Сбросив дорогой плащ на руки Мартена, врачеватель, брезгливо скривив губы, смотрел, как Дуги хрипло дышит открытым ртом и сучит ногами по мокрой простыне. Указав на багровые сочащиеся сукровицей порезы и пузыри, велел ученику:
– Смажь ему кожу биттером, только не трать больше четверти пузырька… И влей в ноздри по пять капель черного забвейника, – от его хрипения голова лопается.
Юноша раскрыл кожаный сундучок и начал перебирать склянки, деревянные шкатулки, баночки разных размеров и форм, холщовые и замшевые мешочки, тонкие ремни, неприятные на вид железные инструменты. Барнабас с раздражением поторопил его, и тот, наконец, нашел нужную жестяную банку. Затем, стараясь не коснуться больного, плоской лопаточкой стал мазать ему распухшее лицо и шею желто-зеленой мазью. Остро запахло чем-то свежим и горьким похожим на запах полыни, смешанной с водорослями.
– Дурак, – резко бросил лекарь, ткнув в спину ученика концом белого резного посоха, – сколько тебе долбить, что в тяжких случаях сперва дают снадобье в рот, а уж потом телеса мажут… Да не суетись уже, бестолочь, делай, что делаешь, только тоньше-тоньше слой накладывай, или на сутки без еды останешься, – сверкнул он глазами и повернулся к переминающейся с ноги на ногу матери Дуги.

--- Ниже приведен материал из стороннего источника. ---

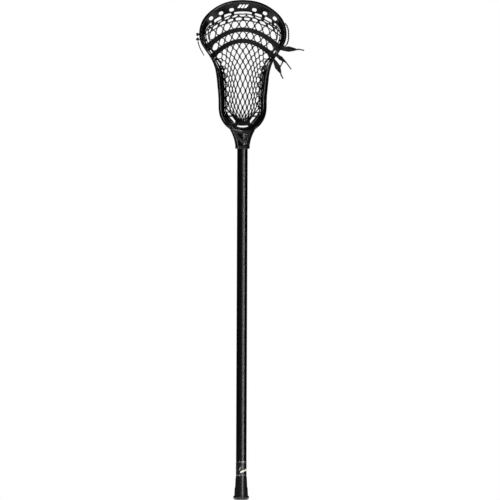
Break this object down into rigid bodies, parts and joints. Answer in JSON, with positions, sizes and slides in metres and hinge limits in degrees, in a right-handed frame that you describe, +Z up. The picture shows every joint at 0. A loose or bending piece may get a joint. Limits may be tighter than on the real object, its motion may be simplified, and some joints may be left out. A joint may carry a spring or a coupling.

– Ну что ж… уважаемая, хрипеть он теперь станет потише. Я потратил ценное и редкое средство, чтобы унять боль, – со значением произнес лекарь, выразительно глядя ей в глаза. Улла мелко закивала и, беспрестанно оглядываясь, быстро вышла, переваливаясь, как утка. Меж тем, Дуги, не переставая дергать ногами, уже не хрипел, – из его груди вырывался лишь странный грубый свист. Глаза исчезли под багровыми распухшими, как оладьи, веками. Лекарь, с неудовольствием обежав больного глазами, нетерпеливо повернулся к двери.
– Да когда ж ему станет легче, достопочтенный господин Барнабас, он уж задыхается, – не удержался папаша Мартен, заглядывая врачевателю в глаза. Барнабас раздраженно глянул на непонятливого простолюдина:
– Яд розовых медуз в такой дозе, какую получил больной, смертелен. Иногда пациента можно спасти, обильно напоив его свиной мочой и пустив кровь, но в этом случае – слишком поздно. Я сделал все, чтобы больной перестал кричать, – и вам нужно день и ночь благодарить за это Жизнедателя.

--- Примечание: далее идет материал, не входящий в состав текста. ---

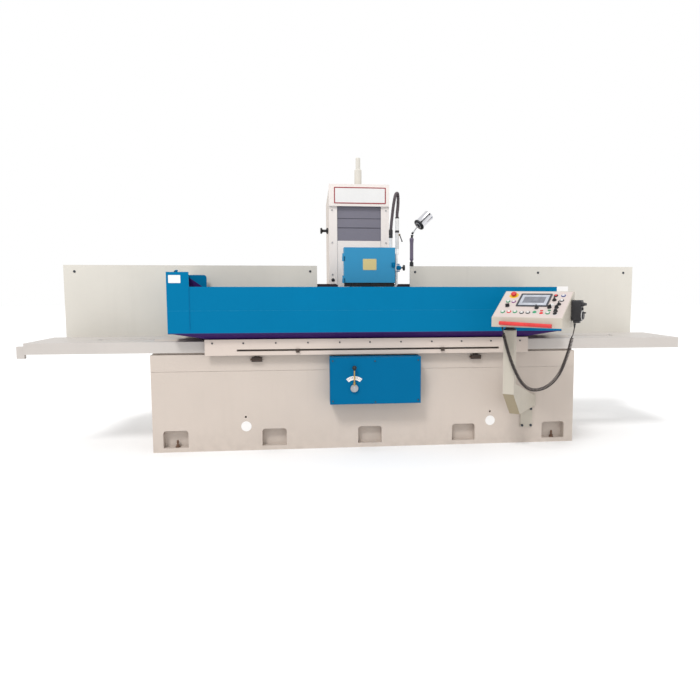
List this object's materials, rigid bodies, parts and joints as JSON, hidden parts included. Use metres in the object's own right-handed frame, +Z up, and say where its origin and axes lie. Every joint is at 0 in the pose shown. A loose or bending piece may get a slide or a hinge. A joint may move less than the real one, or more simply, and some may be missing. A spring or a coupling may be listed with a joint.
{
  "type": "surface grinder",
  "caption": "Column-type surface grinder with a long hydraulic table, magnetic chuck, lifting wheelhead, splash guards, coolant trays, lamp and operator pendant.",
  "frame": {"origin": "on the floor under the middle of the table, on the underside of the bed", "axes": "+X along the table to the right of the operator, +Y from the operator towards the column, +Z up"},
  "size_m": [4.864, 3.9581, 2.3423],
  "materials": {
    "cream": "smooth enamel, satin",
    "blue": "smooth enamel, semi-gloss",
    "guard_blue": "smooth enamel, semi-gloss",
    "pan_paint": "dark enamel",
    "iron": "ground ways",
    "chuck_steel": "ground",
    "steel": "turned",
    "chrome": "polished",
    "shutter": "dull grey",
    "motor": "dark enamel",
    "bellows": "matt",
    "hose": "matt",
    "cord": "matt",
    "black_plastic": "moulded",
    "red_plastic": "moulded",
    "green_plastic": "moulded",
    "abrasive": "bonded grit"
  },
  "bodies": {
    "bed": {"bed": "cream", "cross_bed": "cream", "tray_left": "cream", "tray_right": "cream", "rear_panel_left": "cream", "rear_panel_right": "cream", "control_box": "blue", "table_cylinder": "steel", "pendant_post": "cream", "limit_switch_left": "black_plastic", "limit_switch_right": "black_plastic", "lamp_base": "black_plastic", "cross_feed_motor": "motor", "bellows_left": "bellows", "bellows_right": "bellows"},
    "cross_screw": {"cross_feed_screw": "steel"},
    "table": {"table": "iron", "magnetic_chuck": "chuck_steel", "table_apron": "cream", "splash_pan": "pan_paint", "guard_lower": "blue", "guard_upper": "blue", "guard_corner": "blue", "guard_rear": "blue", "piston_rod": "chrome"},
    "dog_left": {"dog_left": "iron"},
    "dog_right": {"dog_right": "iron"},
    "column": {"column_saddle": "cream", "column": "cream", "column_front_cover": "cream", "shutter_upper": "shutter", "screw_cover": "cream"},
    "side_knob": {"side_knob": "black_plastic"},
    "shutter": {"shutter_middle": "shutter"},
    "lift_screw": {"elevation_screw": "steel"},
    "wheelhead": {"wheelhead": "guard_blue", "head_plate": "cream", "spindle_motor": "motor", "wheel_guard": "guard_blue", "coolant_pipe": "steel", "coolant_hose": "hose"},
    "guard_door": {"guard_door": "guard_blue"},
    "spindle": {"spindle": "steel", "grinding_wheel": "abrasive", "wheel_flange": "steel"},
    "valve_knob": {"valve_knob": "black_plastic"},
    "valve_lever": {"valve_lever": "black_plastic"},
    "lamp_arm": {"lamp_arm": "hose"},
    "lamp_head": {"lamp_head": "chrome"},
    "speed_lever": {"speed_lever": "black_plastic"},
    "pendant": {"pendant_neck": "black_plastic", "pendant_housing": "cream", "pendant_handle": "red_plastic", "handwheel_unit": "black_plastic", "curly_cord": "cord"},
    "mpg_dial": {"mpg_dial": "black_plastic"},
    "estop_button": {"estop_button": "red_plastic"},
    "start_button": {"start_button": "green_plastic"},
    "stop_button": {"stop_button": "red_plastic"},
    "selector_switch": {"selector_switch": "black_plastic"}
  },
  "joints": [
    {"name": "table_traverse", "type": "slide", "parent": "bed", "child": "table", "axis": [1, 0, 0], "range_m": [-0.84, 0.84]},
    {"name": "dog_left_set", "type": "slide", "parent": "table", "child": "dog_left", "axis": [1, 0, 0], "range_m": [-0.4, 0.45]},
    {"name": "dog_right_set", "type": "slide", "parent": "table", "child": "dog_right", "axis": [1, 0, 0], "range_m": [-0.45, 0.4]},
    {"name": "column_feed", "type": "slide", "parent": "bed", "child": "column", "axis": [0, 1, 0], "range_m": [-0.25, 0.3], "deforming": ["bellows_left", "bellows_right"]},
    {"name": "cross_screw_turn", "type": "hinge", "parent": "bed", "child": "cross_screw", "pos_m": [0, 0.5, 0.985], "axis": [0, 1, 0], "range_deg": [-9720, 11160]},
    {"name": "head_lift", "type": "slide", "parent": "column", "child": "wheelhead", "axis": [0, 0, 1], "range_m": [-0.028, 0.26]},
    {"name": "lift_screw_turn", "type": "hinge", "parent": "column", "child": "lift_screw", "pos_m": [0, 0.965, 1.6], "axis": [0, 0, 1], "range_deg": [-1080, 9720]},
    {"name": "shutter_follow", "type": "slide", "parent": "column", "child": "shutter", "axis": [0, 0, 1], "range_m": [-0.015, 0.131]},
    {"name": "side_knob_turn", "type": "hinge", "parent": "column", "child": "side_knob", "pos_m": [-0.262, 1.425, 1.73], "axis": [1, 0, 0], "range_deg": [0, 90]},
    {"name": "guard_door_hinge", "type": "hinge", "parent": "wheelhead", "child": "guard_door", "pos_m": [-0.1885, -0.118, 1.3], "axis": [0, 0, -1], "range_deg": [0, 110]},
    {"name": "spindle_spin", "type": "hinge", "parent": "wheelhead", "child": "spindle", "pos_m": [0, -0.05, 1.29], "axis": [0, 1, 0], "continuous": true},
    {"name": "valve_knob_turn", "type": "hinge", "parent": "wheelhead", "child": "valve_knob", "pos_m": [0.2543, -0.075, 1.332], "axis": [1, 0, 0], "range_deg": [0, 270]},
    {"name": "valve_lever_turn", "type": "hinge", "parent": "wheelhead", "child": "valve_lever", "pos_m": [0.25, 0.025, 1.588], "axis": [1, 0, 0], "range_deg": [0, 90]},
    {"name": "lamp_swivel", "type": "hinge", "parent": "bed", "child": "lamp_arm", "pos_m": [0.417, 0.471, 1.4016], "axis": [0, 0, 1], "range_deg": [-100, 100]},
    {"name": "lamp_tilt", "type": "hinge", "parent": "lamp_arm", "child": "lamp_head", "pos_m": [0.424, 0.471, 1.637], "axis": [0, 1, 0], "range_deg": [-30, 80]},
    {"name": "speed_lever_turn", "type": "hinge", "parent": "bed", "child": "speed_lever", "pos_m": [-0.129, -0.425, 0.468], "axis": [0, 1, 0], "range_deg": [-40, 40]},
    {"name": "pendant_swivel", "type": "hinge", "parent": "bed", "child": "pendant", "pos_m": [0.94467, -0.63667, 0.888], "axis": [0, 0, 1], "range_deg": [-45, 36]},
    {"name": "mpg_dial_spin", "type": "hinge", "parent": "pendant", "child": "mpg_dial", "pos_m": [1.36205, -0.87606, 0.998], "axis": [0.8049, -0.5934, 0], "continuous": true},
    {"name": "estop_press", "type": "slide", "parent": "pendant", "child": "estop_button", "axis": [0.3101, 0.4206, -0.8526], "range_m": [0, 0.004], "stiffness_N_per_m": 400},
    {"name": "start_press", "type": "slide", "parent": "pendant", "child": "start_button", "axis": [0.3101, 0.4206, -0.8526], "range_m": [0, 0.003], "stiffness_N_per_m": 300},
    {"name": "stop_press", "type": "slide", "parent": "pendant", "child": "stop_button", "axis": [0.3101, 0.4206, -0.8526], "range_m": [0, 0.003], "stiffness_N_per_m": 300},
    {"name": "selector_turn", "type": "hinge", "parent": "pendant", "child": "selector_switch", "pos_m": [1.14432, -0.95231, 1.0132], "axis": [-0.3101, -0.4206, 0.8526], "range_deg": [-45, 45]}
  ],
  "couplings": [
    {"joint": "cross_screw_turn", "follows": "column_feed", "rad_per_m": 628.32},
    {"joint": "lift_screw_turn", "follows": "head_lift", "rad_per_m": 628.32},
    {"joint": "shutter_follow", "follows": "head_lift", "ratio": 0.5}
  ]
}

Мартен Ри тупо смотрел на врачевателя, не умея сразу осознать весь ужас сказанного. А Бренна будто по голове ударили – что? Дуги умрет? Уши резал жуткий свистящий звук, – шея у Дуги распухла еще сильнее и лоснилась, вены вздулись…
Что делать? Ведь он выплеснул почти всю яджу, чтобы помочь Дуги на берегу. Внутри было пусто, как в холодном очаге, к которому он прижимался. Бренн вздрогнул – старая Ойхе сжала ему плечо жесткими пальцами и яростно зашептала: – Поди, поди к нему – окупи сполна свое окаянство – спаси моего внука!
Ее неистовый шепот будто пробудил искру, что зрела внутри. Жар ударил в голову Бренна, дрожь наполнила тело. В комнате потемнело, предметы стали размытыми, звуки исчезли. И только лицо Дуги в паутине лопнувших сосудов виделось четко и страшно…
Подскочив к кровати, Бренн обхватил его раздутую шею ладонями, и тут же его собственное горло перехватил спазм, а воздух превратился в сухой песок, раздирающий глотку. Он чувствовал, что его язык раздулся, заполнил весь рот, став огромным неповоротливым обрубком. А из груди Дуги вырывались жуткие хрустящие звуки, воздух почти не пробивался через опухшую глотку, сердце пропускало удары. Но где таится болезнь? Зажмурившись, будто играя в темноте в прятки, Бренн, наконец, рассмотрел длинные черные нити, которые по-змеиному скользили в жилах Дуги, продвигаясь с током крови. Вот они, мрази! Он помнил, как лечил зуб Дрифы, и нацелив яджу, принялся осторожно, но упорно выжигать «змей», следя, чтобы кровь не вскипела вокруг их склизких тел.